Jury Duty

Seat three, Adam Rust.
The bailiff pulls a low hinged door open and motions for me to sit in the rear. The judge continues.
“We have decided to excuse three jurors.”
Of course, because one said that she could not convict a 17 year old, another is a Ph.D. in blood pathology, and another said he cannot trust any Durham police officers. The judge tells us that this case could last more than three weeks. I do not doubt the sincerity of these stories. But they could be motivated for alterior reasons.
“Let’s move on,” says the judge.
Good, I think. There were originally 224 jurors. Now I remain among 26. A sign on the wall mocks us: unlawful for occupany of more than 82 persons.
“Does anyone know the defendant?” asks the judge.

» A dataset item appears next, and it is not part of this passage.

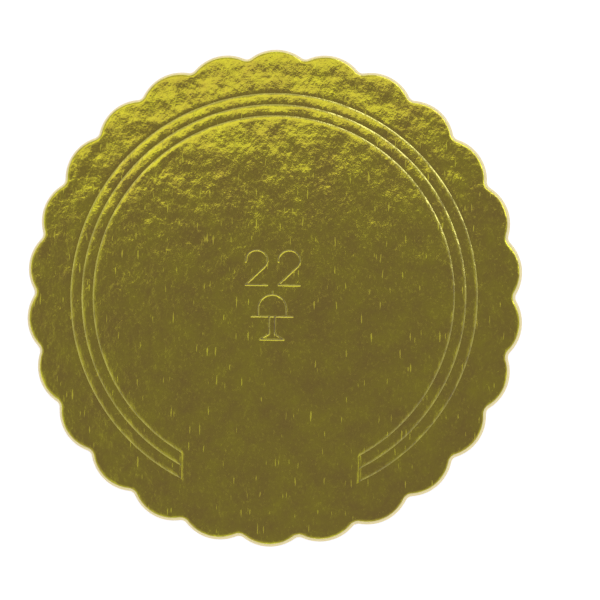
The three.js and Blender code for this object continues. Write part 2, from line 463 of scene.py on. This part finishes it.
# Metallised gold foil laminated on greyboard, then pressed. A soft mirror: dark where the room above is
# dark, bright and broken up by orange peel where it catches the lamp, with short streaks along the web.
def foilMaterial(name, gold, dullGold):
    material, tree = newMaterial(name)
    place = addNode(tree, "ShaderNodeTexCoord").outputs["Object"]
    clouds = addNode(tree, "ShaderNodeTexNoise", links={"Vector": place},
                     values={"Scale": 1 / foil["cloudLength"], "Detail": 6, "Roughness": 0.75})
    patches = addNode(tree, "ShaderNodeMapRange", links={"Value": clouds.outputs["Fac"]},
                      values=between(foil["cloudEdge"]))
    tint = addNode(tree, "ShaderNodeMix", {"data_type": "RGBA"}, {"Factor": patches.outputs["Result"]},
                   {colourA: hexColour(gold), colourB: hexColour(dullGold)})

    drawn = addNode(tree, "ShaderNodeMapping", links={"Vector": place},
                    values={"Scale": (1, 1 / foil["drawnOut"], 1)}).outputs["Vector"]
    blotch = addNode(tree, "ShaderNodeTexNoise", links={"Vector": drawn},
                     values={"Scale": 1 / foil["blotchLength"], "Detail": 1})
    blotchBump = addNode(tree, "ShaderNodeBump", links={"Height": blotch.outputs["Fac"]},
                         values={"Distance": foil["blotchHeight"]})
    peel = addNode(tree, "ShaderNodeTexNoise", links={"Vector": drawn},
                   values={"Scale": 1 / foil["peelLength"], "Detail": 2.5, "Roughness": 0.6})
    peelBump = addNode(tree, "ShaderNodeBump", values={"Distance": foil["peelHeight"]},
                       links={"Height": peel.outputs["Fac"], "Normal": blotchBump.outputs["Normal"]})
    stretch = addNode(tree, "ShaderNodeMapping", links={"Vector": place},
                      values={"Scale": (1 / foil["streakWidth"], 1 / foil["streakLength"], 1)})
    streak = addNode(tree, "ShaderNodeTexNoise", links={"Vector": stretch.outputs["Vector"]},
                     values={"Scale": 1, "Detail": 0})
    peaks = addNode(tree, "ShaderNodeMapRange", links={"Value": streak.outputs["Fac"]},
                    values=between(foil["streakPeak"]))
    grain = addNode(tree, "ShaderNodeTexNoise", links={"Vector": drawn},
                    values={"Scale": 1 / foil["grainLength"], "Detail": 1})
    grains = addNode(tree, "ShaderNodeMapRange", links={"Value": grain.outputs["Fac"]},
                     values={**between(foil["grainPeak"]),
                             "To Min": foil["roughness"], "To Max": foil["grainRoughness"]})
    dullness = addNode(tree, "ShaderNodeMath", {"operation": "MULTIPLY_ADD"},
                       {0: peaks.outputs["Result"], 2: grains.outputs["Result"]},
                       {1: foil["streakRoughness"] - foil["roughness"]})

    shader = addNode(tree, "ShaderNodeBsdfPrincipled", values={"Metallic": 1},
                     links={"Base Color": tint.outputs[colourResult], "Normal": peelBump.outputs["Normal"],
                            "Roughness": dullness.outputs["Value"]})
    addNode(tree, "ShaderNodeOutputMaterial", links={"Surface": shader.outputs["BSDF"]})
    return material


card = {
    "fibre": "#F5E9A8",
    "ply": "#E6D996",
    "plyLength": 6 * mm,
    "plyHeight": 0.3 * mm,
    "fibreLength": 0.8 * mm,
    "fibreHeight": 0.15 * mm,
}


# Greyboard cut by a steel rule: dry cream fibre in thin plies, no gloss
def cardMaterial():
    material, tree = newMaterial("raw greyboard, die cut edge")
    place = addNode(tree, "ShaderNodeTexCoord").outputs["Object"]
    layers = addNode(tree, "ShaderNodeMapping", links={"Vector": place},
                     values={"Scale": (1 / card["plyLength"], 1 / card["plyLength"],
                                       1 / card["plyHeight"])})
    plies = addNode(tree, "ShaderNodeTexNoise", links={"Vector": layers.outputs["Vector"]},
                    values={"Scale": 1, "Detail": 2})
    tint = addNode(tree, "ShaderNodeMix", {"data_type": "RGBA"}, {"Factor": plies.outputs["Fac"]},
                   {colourA: hexColour(card["fibre"]), colourB: hexColour(card["ply"])})
    fibres = addNode(tree, "ShaderNodeTexNoise", links={"Vector": place},
                     values={"Scale": 1 / card["fibreLength"], "Detail": 4})
    bump = addNode(tree, "ShaderNodeBump", links={"Height": fibres.outputs["Fac"]},
                   values={"Strength": 1, "Distance": card["fibreHeight"]})
    shader = addNode(tree, "ShaderNodeBsdfPrincipled",
                     links={"Base Color": tint.outputs[colourResult], "Normal": bump.outputs["Normal"]},
                     values={"Roughness": 0.9, "IOR": 1.5})
    addNode(tree, "ShaderNodeOutputMaterial", links={"Surface": shader.outputs["BSDF"]})
    return material


film = {
    "black": "#26242A",
    "roughness": 0.42,
    "peelLength": 1.2 * mm,
    "peelHeight": 0.04 * mm,
}


# Black polypropylene film laminated on the underside: satin, very slightly violet, with the card's
# grain through it
def filmMaterial():
    material, tree = newMaterial("black PP film on greyboard, laminated")
    place = addNode(tree, "ShaderNodeTexCoord").outputs["Object"]
    peel = addNode(tree, "ShaderNodeTexNoise", links={"Vector": place},
                   values={"Scale": 1 / film["peelLength"], "Detail": 3})
    bump = addNode(tree, "ShaderNodeBump", links={"Height": peel.outputs["Fac"]},
                   values={"Strength": 1, "Distance": film["peelHeight"]})
    shader = addNode(tree, "ShaderNodeBsdfPrincipled", links={"Normal": bump.outputs["Normal"]},
                     values={"Base Color": hexColour(film["black"]), "Roughness": film["roughness"],
                             "IOR": 1.5})
    addNode(tree, "ShaderNodeOutputMaterial", links={"Surface": shader.outputs["BSDF"]})
    return material


def onPaintedHighlight(place, tree):  # on a crease's line or a stroke, where the highlight is painted in paler foil
    radius = place.xy.length
    if radius < face["gridHeight"] / 2:
        return tree.find(Vector((place.x, place.y, 0)))[2] < paintedHighlightFoil["strokeWidth"]
    inward = [line + crease["cliff"] - radius for line in crease["radii"]]
    return pastRingEnd(place) < 0 and any(0 < gap < paintedHighlightFoil["width"] for gap in inward)


def dressSheet(piece):
    bright = foilMaterial("metallised gold foil on greyboard, pressed", foil["gold"], foil["dullGold"])
    # Painted highlight: a paler copy of the foil for the pressed lines
    paintedHighlightMaterial = foilMaterial("the same foil, with a painted pale highlight", paintedHighlightFoil["gold"], paintedHighlightFoil["dullGold"])
    piece.data.materials.clear()
    for material in (bright, cardMaterial(), filmMaterial(), paintedHighlightMaterial):
        piece.data.materials.append(material)
    bare, under, pale = 1, 2, 3
    tree = strokeTree()
    foilEnd = faceHeight - rim["foilDrop"]
    for polygon in piece.data.polygons:
        if polygon.center.z < rim["footRound"] - slack:
            polygon.material_index = under
        elif polygon.center.xy.length > face["lastLoop"]:
            polygon.material_index = bare if polygon.center.z < foilEnd else 0
        # Painted highlight: faces along the crease lines and the strokes get the paler foil
        elif onPaintedHighlight(polygon.center, tree):
            polygon.material_index = pale
    bpy.ops.object.select_all(action="DESELECT")
    piece.select_set(True)
    bpy.context.view_layer.objects.active = piece
    bpy.ops.object.shade_smooth_by_angle(angle=rim["smoothUnder"])


rimPiece = makeRim()
sheet = joinSheet(makeFace(), rimPiece)
pressLines(sheet)
swellFace(sheet)
dressSheet(sheet)
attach(sheet, "root")
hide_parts("cake_board")
print("sheet pressed and dressed")


# Stage, light and camera

# The tints of room, windows and lamp are fitted to the photo. Under neutral light the foil looks greener.
studio = {
    "zenith": (0.23, 0.19, 0.4),     # dim violet room above the board, which the foil mirrors
    "horizon": (0.62, 0.6, 0.62),
    "skyFade": (0.75, 0.95),         # heights on a sky of radius 1 between which it darkens
    "floor": "#F4F3F1",
    "floorRadius": 4,
    "floorGap": 0.02 * mm,           # keeps the table's surface apart from the underside's
    "floorGlow": 0.5,                # a lit white table, as under a cut-out product picture
    "windowDistance": 1.2,
    "windowColour": (0.9, 0.93, 1.25),  # cool daylight
    "lampPlace": (-0.2, 0.505, 1.0),
    "lampSize": (0.9, 0.38),
    "lampTurn": math.radians(6),
    "lampRadiance": 0.76,
    "lampColour": (1, 0.98, 0.5),      # warm
}
# Windows: degrees round from the right, degrees down from the zenith, size and radiance. Mostly the rim
# and the pressed lines catch them.
windows = (
    (0, 70, (1.6, 0.6), 0.7),
    (90, 70, (1.6, 0.6), 0.9),
    (180, 70, (1.6, 0.6), 0.6),
    (270, 70, (1.6, 0.6), 1.1),
    (48, 47, (1.0, 0.3), 1.6),
)


def addLight(name, place, size, radiance, colour, turn):
    light = bpy.data.lights.new(name, "AREA")
    light.color = colour
    light.shape = "RECTANGLE"
    light.size, light.size_y = size
    light.energy = radiance * math.pi * size[0] * size[1]
    lamp = bpy.data.objects.new(name, light)
    lamp.matrix_world = Matrix.LocRotScale(Vector(place), turn, None)
    bpy.context.scene.collection.objects.link(lamp)


def makeWorld():
    world = bpy.data.worlds.new("dim room")
    bpy.context.scene.world = world
    world.use_nodes = True
    tree = world.node_tree
    tree.nodes.clear()
    direction = addNode(tree, "ShaderNodeTexCoord").outputs["Generated"]
    split = addNode(tree, "ShaderNodeSeparateXYZ", links={"Vector": direction})
    ramp = addNode(tree, "ShaderNodeValToRGB", links={"Fac": split.outputs["Z"]})
    for stop, height, colour in zip(ramp.color_ramp.elements, studio["skyFade"], ("horizon", "zenith")):
        stop.position = height
        stop.color = (*studio[colour], 1)
    sky = addNode(tree, "ShaderNodeBackground", links={"Color": ramp.outputs["Color"]})
    addNode(tree, "ShaderNodeOutputWorld", links={"Surface": sky.outputs["Background"]})


def makeFloor():
    bpy.ops.mesh.primitive_circle_add(vertices=96, radius=studio["floorRadius"], fill_type="NGON",
                                      location=(0, 0, -studio["floorGap"]))
    floor = bpy.context.active_object
    floor.name = "floor"
    material, tree = newMaterial("lit white acrylic table")
    white = hexColour(studio["floor"])
    shader = addNode(tree, "ShaderNodeBsdfPrincipled",
                     values={"Base Color": white, "Roughness": 0.9,
                             "Emission Color": white, "Emission Strength": studio["floorGlow"]})
    addNode(tree, "ShaderNodeOutputMaterial", links={"Surface": shader.outputs["BSDF"]})
    floor.data.materials.append(material)


makeWorld()
makeFloor()
for azimuth, tilt, size, radiance in windows:
    side = polar(studio["windowDistance"] * math.sin(math.radians(tilt)), math.radians(azimuth))
    side.z = studio["windowDistance"] * math.cos(math.radians(tilt))
    addLight("window", side, size, radiance, studio["windowColour"], side.to_track_quat("Z", "Y"))
addLight("lamp", studio["lampPlace"], studio["lampSize"], studio["lampRadiance"], studio["lampColour"],
         Matrix.Rotation(studio["lampTurn"], 3, "Z").to_quaternion())
print("studio lit")

photo = {
    "width": 600,
    "focalPixels": 1020,
    "distance": 448 * mm,
    "aim": (12.2 * mm, -2.2 * mm),
    # The camera stands a little below the middle of the board and to its right
    "lean": (math.radians(3), math.radians(2.4)),
    "roll": math.radians(0.77),
}


def addCamera():
    camera = bpy.data.objects.new("camera", bpy.data.cameras.new("camera"))
    camera.data.sensor_width = 36
    camera.data.lens = photo["focalPixels"] / photo["width"] * camera.data.sensor_width
    camera.data.clip_start = 0.01
    down, right = photo["lean"]
    turn = Matrix.Rotation(right, 4, "Y") @ Matrix.Rotation(down, 4, "X")
    turn = turn @ Matrix.Rotation(photo["roll"], 4, "Z")
    aim = Vector((*photo["aim"], faceHeight))
    away = turn.to_3x3() @ Vector((0, 0, photo["distance"]))
    camera.matrix_world = Matrix.Translation(aim + away) @ turn
    bpy.context.scene.collection.objects.link(camera)
    bpy.context.scene.camera = camera


addCamera()
bpy.context.scene.view_settings.view_transform = "Standard"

“Yes, I do, maybe not personally, but I know him,” says a lady in seat One. “I know him from when he came into the bank at CCB. He was always writing bad checks.”
“I think we will take a recess,” says the judge.
In the jury room, we talk about missing persons in Aruba and if blind people like to go on cruises. But then juror number 8 mentions the big topic on our minds:
“That was Mrs. Too Much Information!”
True on that. Of course, CCB is hardly just any bank. They have quite a record for behavior in the community.
Only 11 of us remain when we return.

“That was untrue, what the lady said before recess,” says Judge Stephens. “Nevertheless, it could bias what you think about the defendant. And because this is such a serious crime, I am going to have to excuse all of you. Now I know that two days is a long time. It is for us, as well, to have to start over.